We’re $17 trillion in debt, our economy is weak, the job market—the American lower- and middle-class workers’ main bargaining tool—sucks, health care and now health insurance are more unaffordable than ever, and these people in THE Corporation are, via the media, trumpeting our victories?

These people will give themselves the money they want. Don’t doubt that. They always have. They always do. They just did it again. They might plan on $900 billion, ask for $1 trillion, scale it back to the $900 billion they’d planned, and then make the $100 billion they didn’t get seem like a big sacrifice. They did that with their award-winning Sequester melodrama; they even closed a few parks and airports to make it look good . . . as if those are the only “cuts” they were able to make: oh, please . . ..

None of them—not even THE Corporation’s ”bad guys,” supposedly against the massive cash grab—gave up their luxuries: unlimited travel, private jets, Limousines, vast armies of servants and guards, multiple dwellings, porky projects, the best of everything. But a lousy little budget reduction—a drop in the bucket in the grand scheme—”forced” them to cut direct taxpayer services.

Pshaw.

The Sequester was a good example. The Farm Bill is another. They ask for over a trillion bucks, pretend to sacrifice by taking a bit less, and then dramatize the “sacrifice” by reducing services to “the little people”—sorry: no free popcorn this year—but never, ever to themselves.

The Affordable Care Act is “epic theater.” It doesn’t make care “affordable.” It doesn’t lower health-care costs at all. It reduces care—except, of course, for the very wealthy, including THE Corporation’s top execs, who’ve exempted themselves and their own—and it requires people to pay more for health insurance. The money is flowing into THE Corporation . . . and this is to help “poor people”?

This latest melodrama—the dissolution of limits on amounts THE Corporation can borrow for itself: exorbitant amounts that taxpayers have to repay—featured tiny plot differences. But the outcome is the same: the “compassionate good guys” have given themselves all the money they can possibly want, and the ”bad guys” who theatrically tried to stop it are now holding out their hands for their slice.

One of my favorite lines, that comes up in every one of THE Corporation’s theatrical melodramas, is, “This will save the poor, hardworking Americans one hundred billion dollars, but . . . not today!
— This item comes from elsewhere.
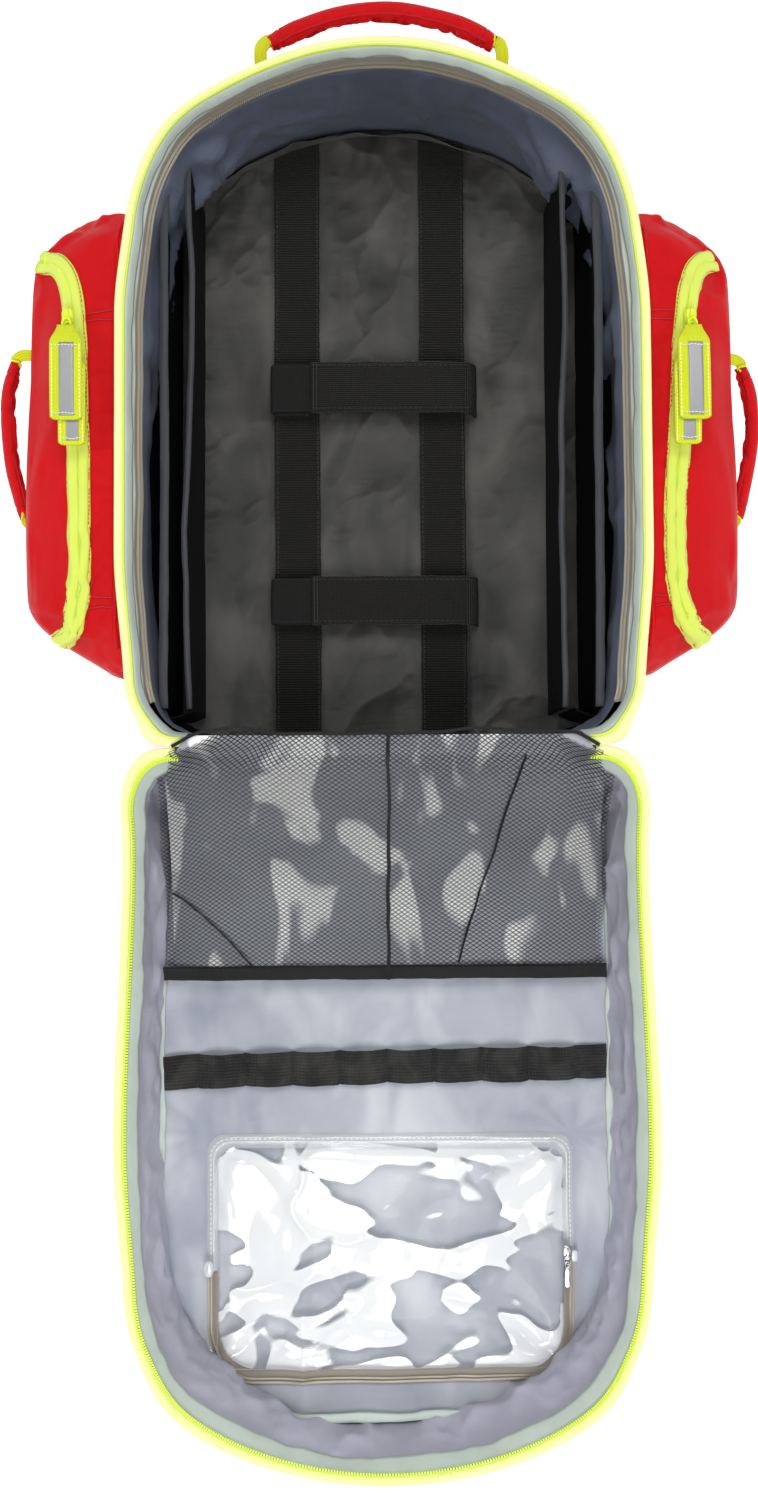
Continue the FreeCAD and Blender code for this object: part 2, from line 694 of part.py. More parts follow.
FRONT_MID = "-(front_near + front_far) / 2"
front_block = box(
    "FrontBlock", 0, FRONT_MID, 0, "2 * front_half_width", "front_far - front_near", "lid_face - gap",
)
front = rounded("FrontPocket", front_block, 40, lambda edge: runs_along(edge, upright))
sub_part("front_pocket", front)
FRONT_ZIP_Z = 52
zip_outer = box(
    "FrontZipOuter", 0, FRONT_MID, FRONT_ZIP_Z, "2 * front_half_width + 4",
    "front_far - front_near + 4", 14,
)
zip_round = rounded("FrontZipRound", zip_outer, 42, lambda edge: runs_along(edge, upright))
zip_band = cut("FrontZipBand", zip_round, front)
zip_hinge_side = box("FrontZipHingeSide", 0, "-front_near", 0, "2 * front_half_width + 40", 160, 200)
sub_part("front_pocket_zip", cut("FrontZip", zip_band, zip_hinge_side))
SLIDER_X = "front_half_width + 2 + gap + 2.5"
sub_part("front_pocket_slider", box("FrontSlider", f"-({SLIDER_X})", -150, FRONT_ZIP_Z + 2.5, 5, 14, 9))
sub_part(
    "front_pocket_tab", box("FrontTab", f"-({SLIDER_X}) - 3.9", -193.5, FRONT_ZIP_Z + 3.5, 2.2, 70, 7),
)

# ---- Check every sub-part, then write it --------------------------------------------------------

doc.recompute()
for piece in SUB_PARTS:
    if {"Invalid", "Error"} & set(piece.State) or piece.Shape.isNull() or not piece.Shape.isValid():
        raise RuntimeError(f"{piece.Label}: {piece.State}")
    piece.Shape.exportStep(f"parts/{piece.Label}.step")
print(len(SUB_PARTS), "sub-parts")
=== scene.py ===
# %% [markdown]
# # A trauma backpack, opened flat
#
# The bag lies on its back with its lid folded open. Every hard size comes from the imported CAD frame; this
# lesson gives the frame its looks: coated nylon, zip tapes, satin linings, mesh, clear film and webbing.
# Sewn goods are mostly long strips that follow a seam, so the main tool here is a strip swept along the rim.

# %% Load the frame
import math

import bmesh
import bpy
import numpy as np
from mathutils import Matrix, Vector
from mathutils.bvhtree import BVHTree


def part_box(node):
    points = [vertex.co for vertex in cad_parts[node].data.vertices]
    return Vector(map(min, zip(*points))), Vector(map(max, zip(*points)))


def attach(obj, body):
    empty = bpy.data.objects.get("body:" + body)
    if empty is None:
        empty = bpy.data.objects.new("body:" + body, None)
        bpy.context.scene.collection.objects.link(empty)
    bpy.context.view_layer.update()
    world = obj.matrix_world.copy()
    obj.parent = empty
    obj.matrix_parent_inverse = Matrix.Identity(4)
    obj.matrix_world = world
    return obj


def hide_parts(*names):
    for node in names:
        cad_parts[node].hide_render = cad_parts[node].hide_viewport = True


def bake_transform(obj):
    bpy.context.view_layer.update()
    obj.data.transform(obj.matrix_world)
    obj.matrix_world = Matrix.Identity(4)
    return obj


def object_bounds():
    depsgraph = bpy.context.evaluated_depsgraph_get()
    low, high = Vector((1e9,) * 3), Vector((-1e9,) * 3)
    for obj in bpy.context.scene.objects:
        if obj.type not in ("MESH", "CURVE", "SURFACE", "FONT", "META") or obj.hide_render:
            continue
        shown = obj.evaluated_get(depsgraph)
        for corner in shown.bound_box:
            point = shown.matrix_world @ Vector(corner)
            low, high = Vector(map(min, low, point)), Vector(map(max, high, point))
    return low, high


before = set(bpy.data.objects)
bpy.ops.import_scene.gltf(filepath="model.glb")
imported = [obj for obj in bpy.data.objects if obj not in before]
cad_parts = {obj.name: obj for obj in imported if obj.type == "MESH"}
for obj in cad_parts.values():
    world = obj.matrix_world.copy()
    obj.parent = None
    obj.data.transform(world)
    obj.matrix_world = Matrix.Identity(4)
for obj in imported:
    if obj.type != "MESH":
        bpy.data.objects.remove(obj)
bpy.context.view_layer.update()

# %% [markdown]
# ## Places taken from the frame
#
# Body and lid share one rim outline, mirrored at the fabric hinge. Its size is read from the rim tape's box,
# and the hinge line from the hinge strip. All other places are counted from that hinge line: `v` runs from
# the hinge towards the far end of whichever half a piece belongs to.

# %% Rim sizes and the hinge line
TAPE_PROUD = 0.0012
HINGE_GAP = 0.0026
tape_low, tape_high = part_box("body_rim_tape")
strip_low, strip_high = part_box("hinge_strip")
HALF = tape_high.x - TAPE_PROUD
HINGE_Y = (strip_low.y + strip_high.y) / 2 + HINGE_GAP / 2
LENGTH = tape_high.y - TAPE_PROUD - HINGE_Y
RIM_Z = tape_high.z
CORNER, SHOULDER, RISE = 0.050, 0.115, 0.140
PANEL_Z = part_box("back_panel_lining")[1].z
LID_PANEL_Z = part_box("lid_panel")[1].z
LID_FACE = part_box("lid_shell")[0].z
BODY_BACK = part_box("body_shell")[0].z
print(
    "half width", round(HALF, 4), "length", round(LENGTH, 4), "hinge at y", round(HINGE_Y, 4), "rim z",
    round(RIM_Z, 4),
)

# %% [markdown]
# ## The rim outline as a path
#
# The outline is a straight hinge edge, two small corners, straight sides, two large far corners and an
# arched crown. All its arcs share their centres with every inset copy, so a point that moves along the
# outline's normal stays on a true inset. One dense table of points and normals serves every strip.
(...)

Not even this year: check back with us ten or fifteen years from now.

Yesterday I read the term here, at RedState, “male bovine scatology.” (Thanks, Repair_Man_Jack.) It’s a great term, and I think I will henceforth use it instead of my previously favorite descriptive, more wordy phrase: “the stuff hay becomes when bulls are through with it.”

But whatever publicly palatable phrase you use to describe it, that’s what it is. These people have always given, and will continue to give, themselves the money they ran for office, or got their bureaucratic positions with THE Corporation, to get. They’re the top executive echelon of THE largest, most powerful Corporation in human history. They will continue to grow THE Corporation in every scope and—don’t ever doubt it—they surely will not allow among their ranks anybody who’s not on board with that. Some of their number will be cast in the “bad guy” roles to make it look good.

But, as we have seen, in the end, they always get their money, and when they divide up the spoils, the “bad guys” get, and hungrily accept, their share, too . . . just as the actors who play “bad guys” in movies get their share of the box office draw; and our money is Gone With The Wind.